MARC has affirmed its AAAIS rating on MISC Berhad’s RM2.5 billion Islamic Medium-Term Notes programme with a stable outlook.
The affirmed rating incorporates MISC’s position as a key global player in the energy-related shipping business, its stable revenue generation from long-term liquefied natural gas (LNG) and offshore contracts, as well as its healthy liquidity position. The rating continues to benefit from an uplift on the credit strength of parent Petroliam Nasional Berhad (PETRONAS), which has a AAA/Stable public information rating from MARC. The rating uplift is based on the strong parental support from PETRONAS for which MISC serves as the main LNG shipping provider as well as the close operational and financial integration between these companies.
MISC’s credit profile benefits from earnings visibility provided by long-term contracts for LNG shipping and offshore floating assets.

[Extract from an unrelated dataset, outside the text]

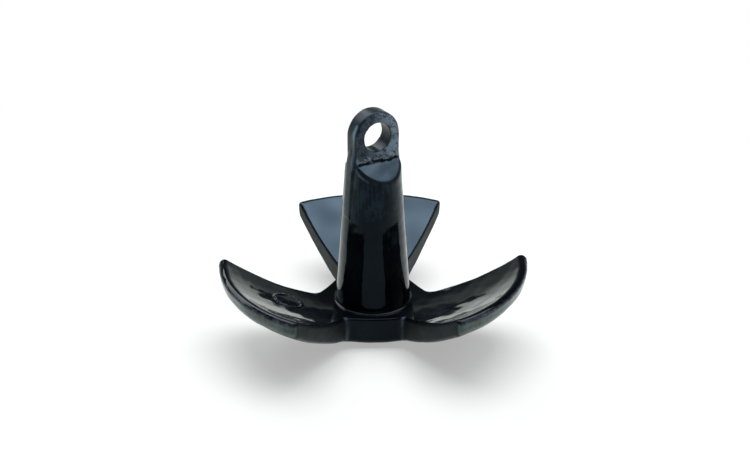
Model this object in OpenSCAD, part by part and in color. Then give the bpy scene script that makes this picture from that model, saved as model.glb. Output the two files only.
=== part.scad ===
// River anchor: one coated iron casting.
// Three flukes are cut from a shallow bowl and meet in a flat-sided hub. A tapered round shank rises
// from the hub and ends in a flat eye plate, with sloped shoulders where the round becomes flat.
// The origin is on the shank's axis, in the plane of the underside, and one fluke points along -X.

/* [Flukes] */
// Number of flukes round the hub
fluke_count = 3; // [3:1:4]
// Distance from the axis to the rim of a fluke
fluke_r = 125; // [112:1:140]
// Angle that one fluke spans in plan
fluke_angle = 60; // [46:1:76]
// Radius of the dished upper face
dish_r = 202; // [180:1:260]
// Radius of the arc that the underside follows, in section
keel_r = 294; // [260:2:380]
// Width of the sloping land along the rim
rim_land_w = 4.7; // [3:0.1:8]
// Fall of that land, from the edge of the dish to the rim
rim_land_fall = 1.5; // [0.8:0.1:3]
// Height of the face below the rim
rim_face_h = 10.8; // [8:0.1:16]
// How far the face below the rim runs inwards on its way down
rim_draft = 1.5; // [0.6:0.1:3]
// Radius of the two outer corners of a fluke
tip_corner_r = 2.7; // [1.5:0.1:6]
// Width of the bevel along the upper edges
edge_bevel = 2; // [1:0.1:3]
// Width of the bevel along the lower edges of the flukes
keel_bevel = 2.4; // [1:0.1:3.5]

/* [Hub] */
// Distance from the axis to each flat side between two flukes
hub_flat_r = 40.5; // [36:0.5:48]
// Thickness of the casting at these flats
hub_depth = 21.8; // [17:0.1:27]
// Radius of the level spot that the anchor stands on
seat_r = 24; // [15:0.5:30]
// Radius in the corners between a flat and a fluke
hub_corner_r = 4.5; // [1:0.1:6]

/* [Shank] */
// Diameter of the shank at the hub
shank_base_d = 61.2; // [52:0.1:66]
// Diameter of the shank at its broad shoulders
shank_top_d = 43.3; // [41.5:0.1:50]
// Radius of the fillet between shank and dish
shank_fillet_r = 4; // [2:0.1:8]

/* [Shoulders] */
// Height of the line where a broad shoulder meets the eye plate
shoulder_z = 150; // [135:0.5:154]
// Slope of the two broad shoulders
shoulder_slope = 39.4; // [30:0.1:50]
// Height of the line where a narrow shoulder meets the edge of the eye plate
side_shoulder_z = 150; // [132:0.1:156]
// Slope of the two narrow shoulders
side_shoulder_slope = 80; // [70:0.5:84]

/* [Eye] */
// Width of the eye plate
eye_w = 38.8; // [34:0.1:41]
// Thickness of the eye plate
eye_t = 14.8; // [9:0.1:18]
// Bore of the eye
eye_bore_d = 25; // [15:0.1:27]
// Height of the bore's centre above the underside
eye_z = 170.2; // [167:0.1:185]
// Distance from the bore's centre up to the centre of the plate's round top
eye_crown = 1.8; // [0:0.1:5]
// Radius of the plate's edges
eye_edge_r = 2.5; // [1:0.1:4]
// Radius of the rims of the bore
bore_edge_r = 1.5; // [0.5:0.1:2.5]

/* [Raised ring] */
// Outside diameter of the plain ring cast on one fluke
ring_d = 25; // [14:0.5:30]
// Width of the ring's bead
ring_w = 2; // [1.2:0.1:3]
// Height of the ring above the dish
ring_h = 0.8; // [0.4:0.1:1.5]
// Distance from the axis to the ring's centre
ring_pos_r = 75; // [68:1:95]
// Angle from the middle of the fluke to the ring's centre
ring_pos_angle = -8; // [-10:1:10]

/* [Hidden] */
coat_colour = "#1d2429";

// Directions round the axis: the first fluke lies in line with the eye plate
first_fluke = 180;
fluke_pitch = 360 / fluke_count;
half_fluke = fluke_angle / 2;
half_gap = (fluke_pitch - fluke_angle) / 2;

// Facets for OpenSCAD's own preview of the round forms
fine = 360;
medium = 96;
// Straight steps in each small rounding
arc_steps = 6;
// How far a cutting shape reaches past what it cuts
reach = 5;
// How far a face that is hidden inside another form lies under its surface
hidden = 0.5;
// How far from the corner at the hub the bevels of a fluke begin
bevel_lead = 0.6;

// Section of the bowl, drawn with the lowest point of the dish at height 0
function dish_height(r) = dish_r - sqrt(dish_r * dish_r - r * r);
rim_z = dish_height(fluke_r - rim_land_w) - rim_land_fall;
rim_foot = [fluke_r - rim_draft, rim_z - rim_face_h];
hub_foot = [hub_flat_r, dish_height(hub_flat_r) - hub_depth];

// Centre of a circle of radius r whose lower side runs from p to q
function arc_centre(p, q, r) =
    let (chord = q - p, half = norm(chord) / 2)
    (p + q) / 2 + [-chord.y, chord.x] / norm(chord) * sqrt(r * r - half * half);
keel_c = arc_centre(hub_foot, rim_foot, keel_r);

// Height of the dish's lowest point above the underside
dish_z = sqrt(keel_r * keel_r - pow(seat_r - keel_c.x, 2)) - keel_c.y;
dish_centre_z = dish_z + dish_r;

// Shank: radius at the dish's lowest point and fall of radius per unit of height
shank_base_r = shank_base_d / 2;
shank_taper = (shank_base_r - shank_top_d / 2) / (shoulder_z - dish_z);
function shank_r(z) = shank_base_r - shank_taper * (z - dish_z);
// Height at which the bar ends, inside the eye plate
shank_end_z = max(shoulder_z + tan(shoulder_slope) * eye_edge_r,
                  side_shoulder_z + tan(side_shoulder_slope) * hidden);

// Plane geometry
function polar(r, a) = r * [cos(a), sin(a)];
function arc(c, r, a0, a1) =
    [for (i = [0 : arc_steps]) c + polar(r, a0 + (a1 - a0) * i / arc_steps)];
function turned(points, a) =
    [for (p = points) [p.x * cos(a) - p.y * sin(a), p.x * sin(a) + p.y * cos(a)]];
function mirrored(points) = [for (p = points) [p.x, -p.y]];
function reversed(points) = [for (i = [len(points) - 1 : -1 : 0]) points[i]];

// Level seat, keel arc, face below the rim, land along the rim, and dish
module bowl_section() {
    face_run = rim_draft / rim_face_h;
    land_run = rim_land_fall / rim_land_w;
    difference() {
        intersection() {
            polygon([[0, 0],
                     [fluke_r - face_run * (dish_z + rim_z), 0],
                     [fluke_r, dish_z + rim_z],
                     [0, dish_z + rim_z + land_run * fluke_r]]);
            translate([keel_c.x, keel_c.y + dish_z]) circle(keel_r, $fn = fine);
        }
        translate([0, dish_centre_z]) circle(dish_r, $fn = fine);
    }
}

// Tapered bar with a fillet at its foot, which is sunk into the hub
module shank_section() {
    foot_z = dish_z + dish_height(shank_base_r);
    fillet_top_z = foot_z + shank_fillet_r;
    fillet_c = [shank_r(fillet_top_z) + shank_fillet_r, fillet_top_z];
    fillet_end = 270 - 2 * asin(shank_base_r / dish_r);
    polygon(concat(
        [[0, dish_z / 2], [shank_base_r, dish_z / 2]],
        reversed(arc(fillet_c, shank_fillet_r, 180, fillet_end)),
        [[shank_r(shank_end_z), shank_end_z], [0, shank_end_z]]));
}

// Upper side of a fluke that points along +X, from the hub outwards: the rounded corner at the hub
// and the rounded corner at the tip. That arc ends short of its full angle, so that it crosses the rim.
hub_corner_s = (hub_flat_r + hub_corner_r * (1 - sin(half_gap))) / cos(half_gap);
hub_corner_c = turned([[hub_corner_s, hub_corner_r]], half_fluke)[0];
tip_corner_a = half_fluke - asin(tip_corner_r / (fluke_r - tip_corner_r));
tip_corner_c = polar(fluke_r - tip_corner_r, tip_corner_a);
tip_short_a = 12;
tip_last_a = tip_corner_a + tip_short_a;
fluke_side = concat(
    arc(hub_corner_c, hub_corner_r, half_fluke + half_gap - 180, half_fluke - 90),
    arc(tip_corner_c, tip_corner_r, half_fluke + 90, tip_last_a));
tip_end = tip_corner_c + polar(tip_corner_r, tip_last_a);
fluke_apex = [tip_end.x + tip_end.y * tan(tip_last_a), 0];

module plan() {
    fluke = concat(mirrored(fluke_side), [fluke_apex], reversed(fluke_side));
    polygon([for (i = [0 : fluke_count - 1])
             each turned(fluke, first_fluke + i * fluke_pitch)]);
}

// Ring turned round the X axis from angle a0 to angle a1, where angle 0 points down. Its section has
// the distance from that axis as x and the place along it as y.
module ring_cutter(section, a0, a1) {
    rotate([0, 90, 0])
    rotate([0, 0, a0])
    rotate_extrude(angle = a1 - a0, $fn = fine)
    polygon(section);
}

// Bevels the edge between the dish and an upright face that looks along +X, s from the dish's centre
module dish_bevel(s, a0, a1) {
    edge_r = sqrt(dish_r * dish_r - s * s);
    inner_r = sqrt(dish_r * dish_r - pow(s - edge_bevel, 2));
    low = [edge_r + edge_bevel, s];
    back = [inner_r, s - edge_bevel];
    past = (low - back) / edge_bevel;
    translate([0, 0, dish_centre_z])
    ring_cutter([low + past, back - past, [inner_r - reach, s + past.y]], a0, a1);
}

// Bevels the edge between the keel and the side of a fluke. The side looks along +X, and the fluke
// points along +Y or -Y.
module keel_bevel_cutter(along) {
    from = along * asin((hub_corner_s + bevel_lead - keel_c.x) / keel_r);
    to = along * asin((fluke_r + reach - keel_c.x) / keel_r);
    past = [1, -1];
    translate([0, along * keel_c.x, dish_z + keel_c.y])
    ring_cutter([[keel_r - keel_bevel, 0] - past, [keel_r + past.x, -past.y],
                 [keel_r, -keel_bevel] + past], min(from, to), max(from, to));
}

module edge_bevels() {
    side_from = asin((hub_corner_s + bevel_lead) / dish_r);
    side_to = asin((fluke_r + reach) / dish_r);
    flat_half = asin(hub_flat_r * tan(half_gap) / dish_r);
    for (i = [0 : fluke_count - 1])
    rotate([0, 0, first_fluke + i * fluke_pitch]) {
        rotate([0, 0, half_fluke + 90]) {
            dish_bevel(0, -side_to, -side_from);
            keel_bevel_cutter(-1);
        }
        rotate([0, 0, -half_fluke - 90]) {
            dish_bevel(0, side_from, side_to);
            keel_bevel_cutter(1);
        }
        rotate([0, 0, fluke_pitch / 2]) dish_bevel(hub_flat_r, -flat_half, flat_half);
    }
}

// Bowl and shank, turned in one piece and cut to the plan of the flukes and the hub
module turned_form() {
    intersection() {
        rotate_extrude($fn = fine) {
            bowl_section();
            shank_section();
        }
        linear_extrude(shank_end_z + reach) plan();
    }
}

// Blocks above a pair of sloped planes that meet the faces at distance half either side of the middle.
// The planes run on into the plate by inset.
module shoulder_cutters(half, z, slope, inset) {
    rise = tan(slope);
    inner = half - inset;
    outer = shank_base_r + reach;
    above = shank_end_z + reach;
    for (side = [0, 180])
    rotate([90, 0, side])
    translate([0, 0, -outer])
    linear_extrude(2 * outer)
    polygon([[inner, z + rise * (half - inner)], [outer, z - rise * (outer - half)],
             [outer, above], [inner, above]]);
}

// Plate with rounded edges: half a disc on top of a straight part that runs down into the shank
module eye_plate() {
    w = eye_w / 2;
    t = eye_t / 2;
    e = eye_edge_r;
    top_z = eye_z + eye_crown;
    foot_z = shoulder_z - eye_w;
    half_section = concat([[0, -t]], arc([w - e, e - t], e, -90, 0), arc([w - e, t - e], e, 0, 90),
                          [[0, t]]);
    translate([0, 0, foot_z]) linear_extrude(top_z - foot_z) {
        polygon(half_section);
        mirror([1, 0]) polygon(half_section);
    }
    translate([0, 0, top_z])
    rotate([90, 0, 0])
    rotate_extrude(angle = 180, $fn = medium)
    polygon(half_section);
}

// Bore along Y, with rounded rims
module eye_bore() {
    r = eye_bore_d / 2;
    t = eye_t / 2;
    e = bore_edge_r;
    translate([0, 0, eye_z])
    rotate([90, 0, 0])
    rotate_extrude($fn = medium)
    polygon(concat([[0, -t - reach], [r + e, -t - reach]], arc([r + e, e - t], e, 270, 180),
                   arc([r + e, t - e], e, 180, 90), [[r + e, t + reach], [0, t + reach]]));
}

// Plain ring on the dish of the first fluke, square to the surface there
module raised_ring() {
    tilt = asin(ring_pos_r / dish_r);
    outer = ring_d / 2;
    inner = outer - ring_w;
    flank = ring_w / 4;
    base = dish_height(outer);
    translate([0, 0, dish_centre_z])
    rotate([0, 0, first_fluke + ring_pos_angle])
    rotate([0, -tilt, 0])
    translate([0, 0, -dish_r])
    rotate_extrude($fn = medium)
    polygon([[inner, -hidden], [outer, -hidden], [outer, base],
             [outer - flank, base + ring_h], [inner + flank, base + ring_h], [inner, base]]);
}

module anchor() {
    color(coat_colour)
    difference() {
        union() {
            difference() {
                turned_form();
                edge_bevels();
                rotate([0, 0, 90]) shoulder_cutters(eye_t / 2, shoulder_z, shoulder_slope, eye_edge_r + hidden);
                shoulder_cutters(eye_w / 2, side_shoulder_z, side_shoulder_slope, hidden);
            }
            eye_plate();
            raised_ring();
        }
        eye_bore();
    }
}

anchor();
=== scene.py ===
"""River anchor in a small studio: the coated casting, a pale floor, soft lights and the camera.

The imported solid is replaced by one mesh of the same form, which is taken from a distance field: each
form is a signed distance in millimetres, negative inside, and forms are joined and cut with rounded
edges, as a thick dip coating rounds them.
"""
import bpy
import numpy as np
from math import asin, atan, cos, hypot, pi, radians, sin, sqrt, tan
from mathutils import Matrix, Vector


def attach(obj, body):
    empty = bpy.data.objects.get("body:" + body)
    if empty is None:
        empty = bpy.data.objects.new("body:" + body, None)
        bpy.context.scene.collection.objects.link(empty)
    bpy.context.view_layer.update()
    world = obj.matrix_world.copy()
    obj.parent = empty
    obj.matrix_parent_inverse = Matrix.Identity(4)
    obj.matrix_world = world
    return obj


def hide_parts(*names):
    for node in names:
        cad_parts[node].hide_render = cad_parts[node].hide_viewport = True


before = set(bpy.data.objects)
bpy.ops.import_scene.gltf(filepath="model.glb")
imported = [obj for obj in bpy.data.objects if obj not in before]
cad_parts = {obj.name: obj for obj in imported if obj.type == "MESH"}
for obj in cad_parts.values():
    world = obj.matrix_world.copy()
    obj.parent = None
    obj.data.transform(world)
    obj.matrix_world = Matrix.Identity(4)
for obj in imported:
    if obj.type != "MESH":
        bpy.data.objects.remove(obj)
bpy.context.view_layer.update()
MM = 0.001

# Sizes of the casting in millimetres, as in part.scad, but for the crown of the eye, which is 1.8 there
# and stands too high for the photograph
FLUKE_R = 125.0
HALF_FLUKE = radians(30)
DISH_R = 202.0
KEEL_R = 294.0
LAND_W, LAND_FALL = 4.7, 1.5
RIM_H, RIM_DRAFT = 10.8, 1.5
HUB_FLAT_R, HUB_DEPTH, SEAT_R = 40.5, 21.8, 24.0
SHANK_BASE_R, SHANK_TOP_R = 30.6, 21.65
SHOULDER_Z, SHOULDER_SLOPE = 150.0, radians(39.4)
SIDE_Z, SIDE_SLOPE = 150.0, radians(80)
EYE_W, EYE_T = 38.8, 14.8
EYE_Z, EYE_CROWN, BORE_R = 170.2, 0.8, 12.5
RING_R, RING_MINOR, RING_RISE = 11.5, 1.2, 1.1
RING_POS_R, RING_POS_A = 75.0, radians(172)
GAPS = [radians(a) for a in (0, 120, 240)]
BACK_A = radians(60)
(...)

These contracts and MISC’s ability to replenish them on a timely basis provide a steady source of revenue, which accounted for more than half of MISC’s total revenue of RM2.5 billion in 1Q2021. Its other segment, petroleum shipping, was impacted by lower tanker rates while the heavy engineering segment experienced a delay in revenue recognition due to technical issues during commissioning of a project and operational disruption.
Over the medium term, MISC’s performance of its two key segments will depend on the sustainability of oil demand, which has shown some improvement due to the strong economic rebound in developed countries. As at end-1Q2021, the group has 37 LNG and ethane carriers as well as 12 offshore floating assets in operation (1Q2020: 31; 11). In the near term, the petroleum shipping segment’s performance will continue to be weighed down by supply demand dynamics in the tanker segment. In the heavy engineering segment, which has a total order book of RM2.9 billion as at end-1Q2021, impact from the COVID-19 pandemic is expected to disrupt the project completion timeline, although project owner is expected to provide support by extending this timeline.
MISC maintains a strong liquidity position, with cash balances of RM6.4 billion. Gross debt-to-equity (DE) ratio stood at 0.43x with a net DE ratio of 0.25x in 1Q2021. Borrowings are expected to increase further to finance groups fleet expansion consisting of four LNG vessels, 11 petroleum tankers and one FPSO. In addition, the expansion is backed by long-term contracts which are earnings accretive to the group.